Body roll when cornering is pretty well controlled, so it’s not just for tootling along. Move up to the FR trim and above and you get the addition of drive modes including Sport (which stiffens up the suspension and boosts throttle response) meaning it can be driven in a slightly more spirited fashion if you so wish.

If you want things sportier still, go for the FR Sport trim which adds Dynamic Chassis Control to the four drive modes. Road noise is fairly well suppressed and the engine is nicely muted with just a distant thrum unless pushed.
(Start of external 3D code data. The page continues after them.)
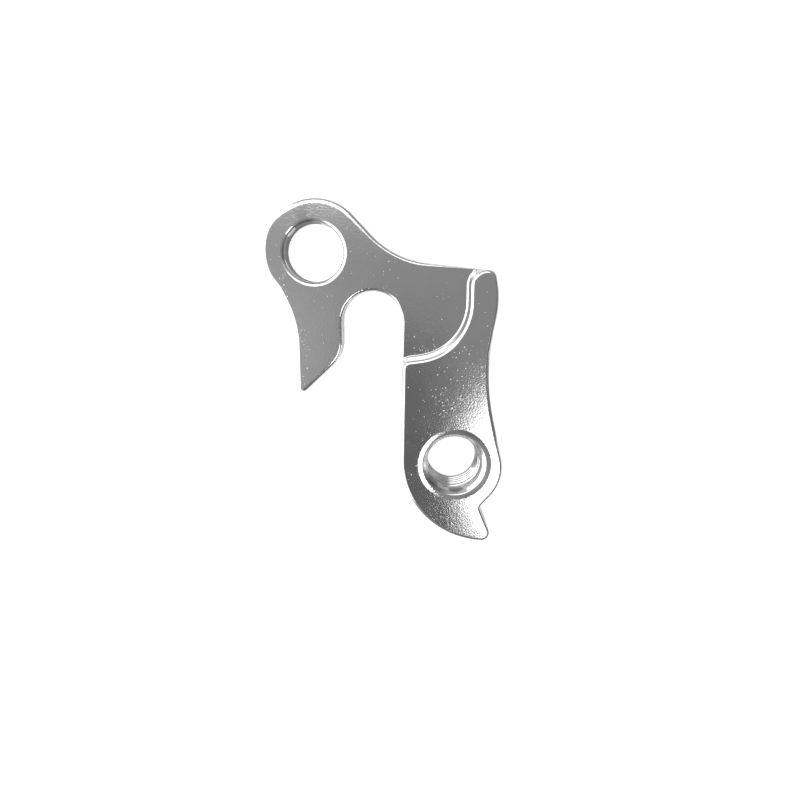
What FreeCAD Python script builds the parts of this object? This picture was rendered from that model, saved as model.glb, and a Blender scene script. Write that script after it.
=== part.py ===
import FreeCAD, Part
import math
import os
import Sketcher

# Rear derailleur hanger for a bicycle frame, in millimetres and degrees: a flat plate with the
# eye for the frame bolt, the axle slot and a finger in front of it, and a leg of twice the
# thickness that steps up from the plate and carries the thread for the derailleur's bolt.
# X points to the rear of the bicycle, Y up and Z to the wheel. The origin is on the thread's
# axis, in the flat outer face.

# Driving dimensions. Places are distances from the thread's axis.
sizes = {
    # Plate and leg
    "PlateThickness": 4.0,
    "LegThickness": 8.0,
    "PlateRim": 0.65,
    "LegRim": 0.65,
    "OuterEdge": 0.25,
    # Eye for the frame bolt, whose bore sits a little forward of the eye's own centre
    "EyeLeft": 24.0,
    "EyeUp": 36.8,
    "EyeRadius": 8.9,
    "BoreLeft": 24.4,
    "BoreUp": 36.7,
    "EyeBore": 10.0,
    "EyeChamfer": 0.8,
    # Axle slot
    "SlotUp": 24.8,
    "SlotRadius": 5.3,
    # Finger in front of the slot
    "FingerLeft": 27.6,
    "FingerTipUp": 13.1,
    "FingerTipRadius": 0.75,
    "FingerAngle": 43.3,
    "FingerFlareRadius": 6.0,
    "NeckRadius": 18.1,
    # Top edge between the eye and the leg
    "ShoulderAngle": 46.5,
    "ShoulderRadius": 15.5,
    "TopEdgeAngle": 6.5,
    "TopCornerUp": 32.3,
    "TopCornerRadius": 1.5,
    # Rear edge of the leg, from its crown down to the thread
    "CrownLeft": 9.95,
    "CrownUp": 28.8,
    "CrownRadius": 17.0,
    "WaistRadius": 39.0,
    "FlareAngle": 12.8,
    "BulgeRight": 0.6,
    "BulgeDown": 0.75,
    "BulgeRadius": 7.95,
    # Notch and hook that the derailleur's angle screw bears on
    "NotchAngle": 48.0,
    "NotchDown": 8.2,
    "NotchRadius": 0.8,
    "HookAngle": 67.5,
    "HookTipRadius": 1.5,
    # Heel, and the leg's front wall up to the slot
    "HeelRight": 5.9,
    "HeelUp": 0.9,
    "HeelRadius": 15.4,
    "WallAngle": 1.0,
    # Step between the plate and the leg
    "StepLeft": 7.3,
    "StepUp": 28.3,
    "StepRadius": 9.65,
    "StepSlope": 6.5,
    "StepCornerRadius": 1.6,
    "StepCrownRadius": 2.6,
    # Thread for the derailleur's bolt at its tapping size, and its countersink in three stages
    "ThreadRadius": 4.5,
    "ThreadLead": 3.8,
    "ThreadChamfer": 0.4,
    "SinkRadius": 5.7,
    "SinkRim": 6.55,
    "SinkDepth": 0.17,
    "MouthRadius": 5.0,
    "MouthDepth": 0.87,
}
threadSeries = "ISOMetricFineProfile"
threadSize = "M10x1.0"

# Kinds of run in an outline that is drawn anticlockwise, and the points of a run
straight, rounded, hollow = 0, 1, -1
startPoint, endPoint, centrePoint = 1, 2, 3
origin = (-1, 1)
verticalAxis = -2

# Lower and rear edge, shared by the plate and the leg: each run's name, its kind and roughly
# where it starts. The dimensions then bring it to its exact place.
legRuns = [
    ("Wall", straight, (-9.3, 16.5)),
    ("Heel", rounded, (-9.5, 0.9)),
    ("HookTip", rounded, (5.5, -14.5)),
    ("Hook", straight, (6.9, -13.0)),
    ("Notch", hollow, (4.8, -8.7)),
    ("NotchSide", straight, (4.9, -7.6)),
    ("Bulge", rounded, (6.6, -6.0)),
    ("Flare", straight, (8.4, 0.6)),
    ("Waist", hollow, (7.0, 6.6)),
    ("Crown", rounded, (6.4, 23.0)),
    ("TopCorner", rounded, (6.4, 32.6)),
    ("TopEdge", straight, (5.2, 33.8)),
]

# Upper and front edge of the plate: shoulder, eye, finger and slot
plateRuns = [
    ("Shoulder", hollow, (-5.0, 35.1)),
    ("ShoulderSide", straight, (-14.5, 40.0)),
    ("Eye", rounded, (-17.5, 43.0)),
    ("Neck", hollow, (-31.0, 31.5)),
    ("Finger", straight, (-27.6, 21.0)),
    ("FingerTip", rounded, (-27.6, 13.1)),
    ("FingerSide", straight, (-26.3, 12.8)),
    ("FingerFlare", rounded, (-21.6, 17.3)),
    ("SlotSide", straight, (-19.7, 21.7)),
    ("Slot", hollow, (-19.7, 24.8)),
]

# Upper and front edge of the leg, where it steps down to the plate
stepRuns = [
    ("StepCrown", rounded, (5.0, 33.9)),
    ("StepSide", straight, (2.3, 31.0)),
    ("Step", hollow, (2.3, 28.3)),
    ("StepTread", straight, (-6.2, 18.7)),
    ("StepCorner", rounded, (-7.8, 18.5)),
]

tolerance = 1e-4

doc = FreeCAD.newDocument("DerailleurHanger")
sheet = doc.addObject("Spreadsheet::Sheet", "Dimensions")
for row, (alias, value) in enumerate(sizes.items(), start=1):
    sheet.set("A%d" % row, alias)
    sheet.set("B%d" % row, str(value))
    sheet.setAlias("B%d" % row, alias)
doc.recompute()

body = doc.addObject("PartDesign::Body", "Hanger")
body.Label = "hanger"
body.Placement = FreeCAD.Placement()


# Sketches

def newSketch(name, plane, lift=None):
    """Start a sketch on one of the body's planes, lifted off it by a formula."""
    sketch = body.newObject("Sketcher::SketchObject", name)
    support = next(item for item in body.Origin.OriginFeatures if item.Role == plane)
    sketch.AttachmentSupport = (support, [""])
    sketch.MapMode = "FlatFace"
    if lift:
        sketch.setExpression(".AttachmentOffset.Base.z", lift)
    return sketch


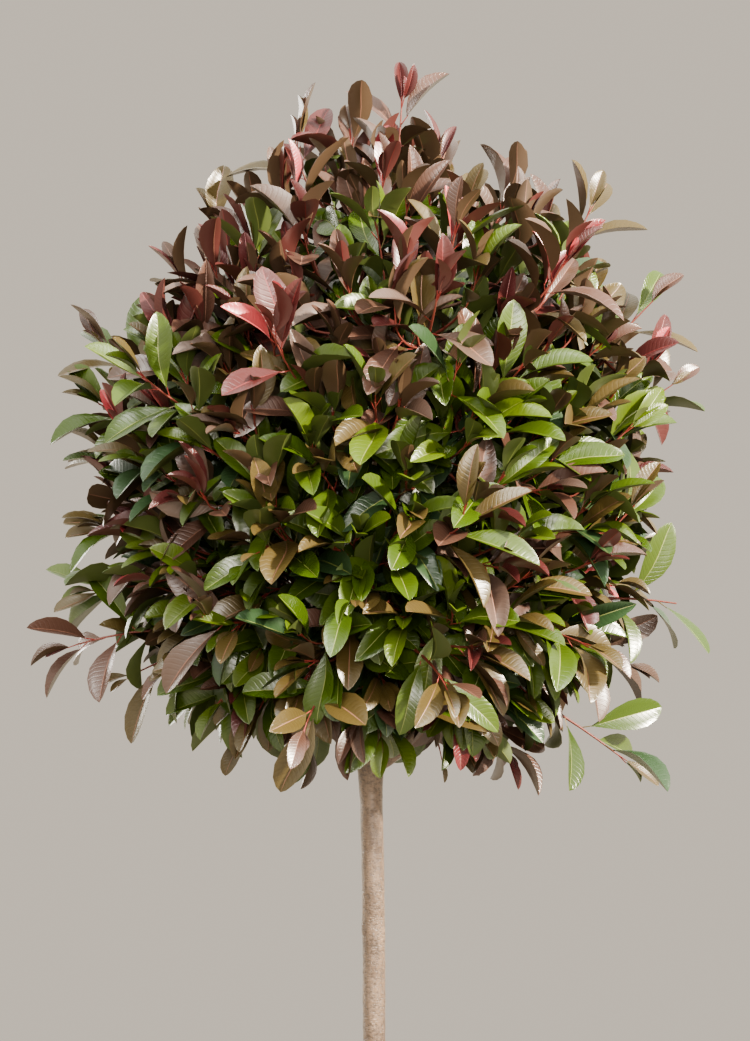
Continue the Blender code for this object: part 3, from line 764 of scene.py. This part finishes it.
def even_directions(count):
    for number in range(count):
        rise = 1.0 - 2.0 * (number + 0.5) / count
        angle = number * GOLDEN_ANGLE
        level = math.sqrt(1.0 - rise * rise)
        yield Vector((level * math.cos(angle), level * math.sin(angle), rise))


def on_body(direction):
    return CROWN_CENTRE + direction / reach_share(CROWN_CENTRE + direction)


def plan_main_tips():
    """The tips that the crown reaches: the outline's furthest ones, then an even seeded spread."""
    chance = random.Random(41)
    tips = []
    for number, (x, z) in enumerate(FAR_TIPS):
        tips.append(Vector((x, FAR_TIP_DEPTH if number % 2 else -FAR_TIP_DEPTH, z)))
    for number, direction in enumerate(even_directions(SHOOTS)):
        body = on_body(direction)
        reach = chance.uniform(SHORT_REACH, USUAL_REACH)
        if number % LONG_SHOOT_EVERY == 3 and abs(body.y) > LONG_SHOOT_DEPTH:
            reach = LONG_REACH
        tip = CROWN_CENTRE + (body - CROWN_CENTRE) * reach
        if direction.z < LOWEST_RISE:
            continue
        if all((tip - other).length > SHOOT_SPACING for other in tips):
            tips.append(tip)
    return tips


def plan_finer_tips(plan, tips):
    """More tips between the ones there are, none closer to another than the plan's spacing."""
    chance = random.Random(plan["seed"])
    finer = []
    for direction in even_directions(plan["directions"]):
        tip = CROWN_CENTRE + (on_body(direction) - CROWN_CENTRE) * chance.uniform(*plan["reach"])
        tip += nudge(chance, FINER_SHIFT)
        if direction.z < LOWEST_RISE:
            continue
        if all((tip - other).length > plan["spacing"] for other in tips + finer):
            finer.append(tip)
    return finer


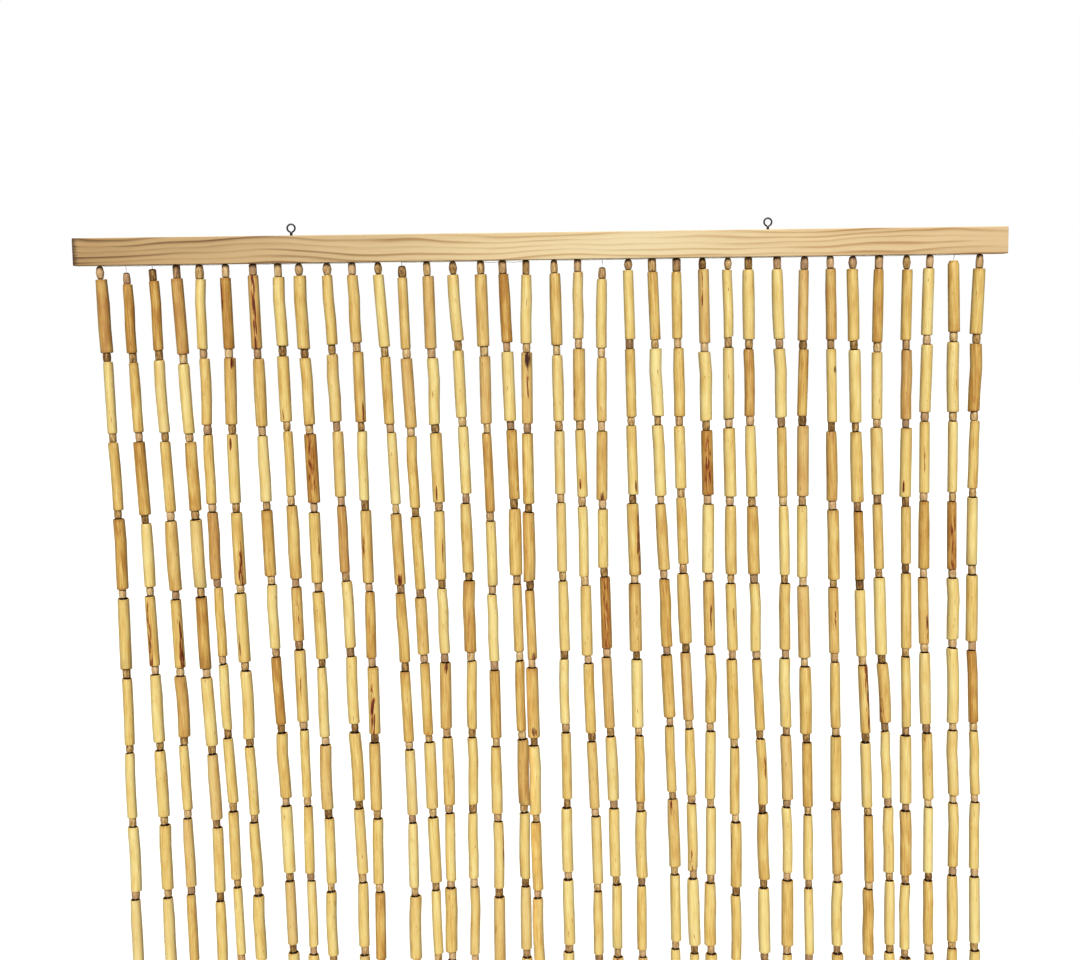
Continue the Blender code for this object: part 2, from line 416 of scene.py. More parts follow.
@dataclass(frozen=True)
class BeadWood(Finish):
    """Short bead cut from a thin branch: dull wood, mottled olive, brown and pinkish tan.

    The eye sees a light flank between dark rims, which are painted shade where the bead meets
    the tubes, as well as scorched saw cuts.
    """

    name: str = "branch_bead_wood"
    roughness: float = 0.55
    tones: Tones = ((0.00, "#E9D2A4"), (0.35, "#D2B27C"), (0.65, "#B08C54"), (1.00, "#76552C"))
    blush: str = "#DFBE9E"
    # Brown of the ends: painted contact shade where the bead meets tubes, partly scorched saw
    # cuts.
    rim: str = "#73512C"
    mottle_mm: Triple = (1.6, 1.6, 5.0)
    detail: float = 3.0
    relief: float = 0.5
    mottle_depth_mm: float = 0.2
    mottle_share: float = 2.0
    height_mm: float = 9.0
    ragged_mm: float = 2.4
    end_shade_mm: float = 1.6

    def shade(self, tree: Tree, shader: Node) -> None:
        """Mottle the bead about its own tone and paint shade onto its ends.

        Args:
            tree: The material's node tree.
            shader: The shader that the nodes feed.
        """
        add = partial(add_node, tree)
        place, tints, own = read_notes(tree)
        mottle = drawn_grain(tree, own, self.mottle_mm, self.detail)
        weighed = {"operation": "MULTIPLY_ADD", 1: self.mottle_share, 2: -self.mottle_share / 2}
        spread = add("Math", weighed, {0: mottle})
        links = {0: tints.outputs[0], 1: spread.outputs[0]}
        tone = add("Math", {"operation": "ADD"}, links)
        wood = add("ValToRGB", {"stops": self.tones}, {0: tone.outputs[0]})
        links = {0: tints.outputs["Y"], 6: wood.outputs["Color"]}
        blushed = add("Mix", {"data_type": "RGBA", 7: self.blush}, links)
        # Painted contact shade: both ends darken to the rim's brown, with a ragged edge.
        away = from_middle(tree, place, self.height_mm)
        rough = {"operation": "MULTIPLY_ADD", 1: self.ragged_mm}
        ragged = add("Math", rough, {0: mottle, 2: away})
        half = self.height_mm / 2
        soft = {"interpolation_type": "SMOOTHSTEP", "range": (half, half + self.end_shade_mm)}
        end_shade = add("MapRange", soft, {"Value": ragged.outputs[0]})
        links = {0: end_shade.outputs[0], 6: blushed.outputs[2]}
        end_shaded = add("Mix", {"data_type": "RGBA", 7: self.rim}, links)
        relief = {"Strength": self.relief, "Distance": self.mottle_depth_mm * MM}
        bump = add("Bump", relief, {"Height": mottle})
        tree.links.new(end_shaded.outputs[2], shader.inputs["Base Color"])
        tree.links.new(bump.outputs[0], shader.inputs["Normal"])


@dataclass(frozen=True)
class ClearLine(Finish):
    """Thin nylon line, drawn and half clear: it only shows as a pale grey glint."""

    name: str = "clear_nylon_line"
    roughness: float = 0.25
    gloss_spread: float = 0.1
    colour: str = "#F4F4EE"
    cover: float = 0.55
    ior: float = 1.53
    stretch_mm: float = 4.0

    def shade(self, tree: Tree, shader: Node) -> None:
        """Let light through and vary the gloss along the line.

        Args:
            tree: The material's node tree.
            shader: The shader that the nodes feed.
        """
        add = partial(add_node, tree)
        place = add("TexCoord").outputs["Object"]
        marks = add("TexNoise", {"Scale": 1 / (self.stretch_mm * MM)}, {0: place})
        low, high = self.roughness - self.gloss_spread, self.roughness + self.gloss_spread
        gloss = add("MapRange", {"To Min": low, "To Max": high}, {"Value": marks.outputs[0]})
        tree.links.new(gloss.outputs[0], shader.inputs["Roughness"])
        shader.inputs["Base Color"].default_value = linear(self.colour)
        shader.inputs["Alpha"].default_value = self.cover
        shader.inputs["IOR"].default_value = self.ior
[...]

Inside, the Arona is well laid out and attractive, though you’ll be disappointed if you’re looking for soft-touch plastics. The seats are comfortable and there’s plenty of space for adults front and rear, though the middle seat at the back is slightly more compromised. The decent 400-litre boot is a competitive size compared to most rivals.

The Seat Arona is well equipped with plenty of gizmos available as standard throughout the range – and the higher you go, the better it gets.

Power-adjustable door mirrors, LED daytime running lights, automatic headlights, air conditioning and height-adjustable front seats, plus a 5.0-inch touchscreen are just a few of the goodies available on the entry-level SE trim. If you can stretch to SE Technology and above you get a larger, 8.0-inch screen with sat nav and it uses MirrorLink, Apple CarPlay and Google Android Auto. There’s also a wireless phone charger.

The Arona is a safe choice too. It achieved a maximum five stars in Euro NCAP’s demanding crash safety tests, thanks partly to autonomous emergency braking (SEAT calls AEB ‘Front Assist’) which is also standard across the range.

Other safety systems can be specified including hill hold control, adaptive cruise control, Rear Cross Traffic Alert, Blind Spot Detection and Park Assit for both bay and parallel parking.

Verdict: It’s appropriate that Seat named the Arona after a town on the holiday island of Tenerife, because it’s a ray of sunshine. Stylish, funky, practical, easy to drive, economical, safe and competitively priced, the Seat Arona should definitely be on your shortlist if you’re looking for a baby crossover.